As for Clancy’s original question, I pawned that off on the resident scholar in my household, my girlfriend & the editor of this paper, Rebecca Giordano. She compiled a list of resources, which I passed on. She was careful to include suggestions for podcasts and lectures as well as books and websites. “Oftentimes when people say they want to read about something, what they mean is that they want to learn about it and not everyone learns best from reading.” For books, she suggests The New Jim Crow by Michelle Alexander, as well as Are Prisons Obsolete and Abolition Democracy by Angela Davis. She recommends Prison Culture as a clearinghouse of accessible information, and 8 to Abolition for a good explanation of why reforms won’t work.
For those of us, like me, who experience persistent non-fiction induced narcolepsy, she recommends the podcast AirGo, and also suggests looking for lectures by Mariame Kaba, Ruth Wilson Gilmore, and Kelly Hayes. I would add Angela Davis to that list. I saw her speak for the first time a few years ago and not only was she brilliant, but her voice is incredibly soothing and her New York accent is just right.
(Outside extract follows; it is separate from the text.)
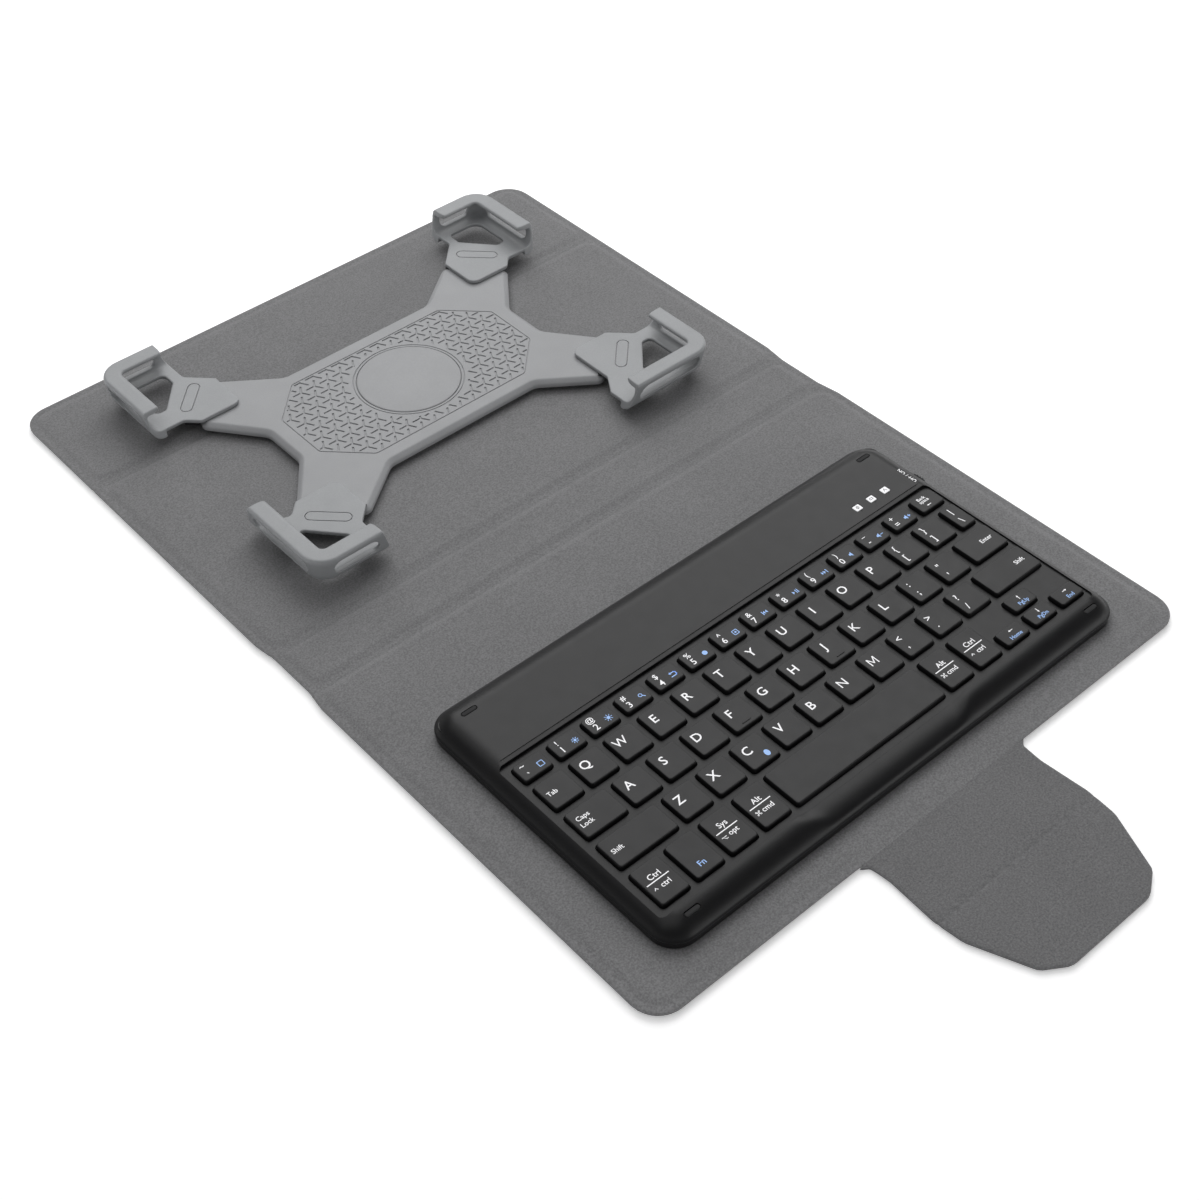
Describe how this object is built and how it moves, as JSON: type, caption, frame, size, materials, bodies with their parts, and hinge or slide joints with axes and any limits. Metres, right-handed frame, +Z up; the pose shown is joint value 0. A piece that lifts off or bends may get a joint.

We’re living in a wild and scary time, undoubtedly. But it’s my hope that those among us who have committed our lives to building a world without oppression have a real opportunity to push things forward. This moment is lightning in a bottle. As our movement gains momentum, we need to stay firm in our resolve, despite the rising swell of criticism that will accompany our successes. We need to talk to our friends who don’t get it. Talk to our family members who aren’t on board. Talk to our neighbors who are skeptical of us. We need to show them that a better world is achievable in our lifetimes, that there’s no limits but our own imaginations.
*In our accountability curriculum, Support New York chose to refer to those who had committed acts of harm as “perpetuator,” as in “perpetuator of violence,” rather than “perpetrator,” to avoid mirroring the carceral language of the state and “to draw attention to the fact that interpersonal violence is pervasive and cyclical.”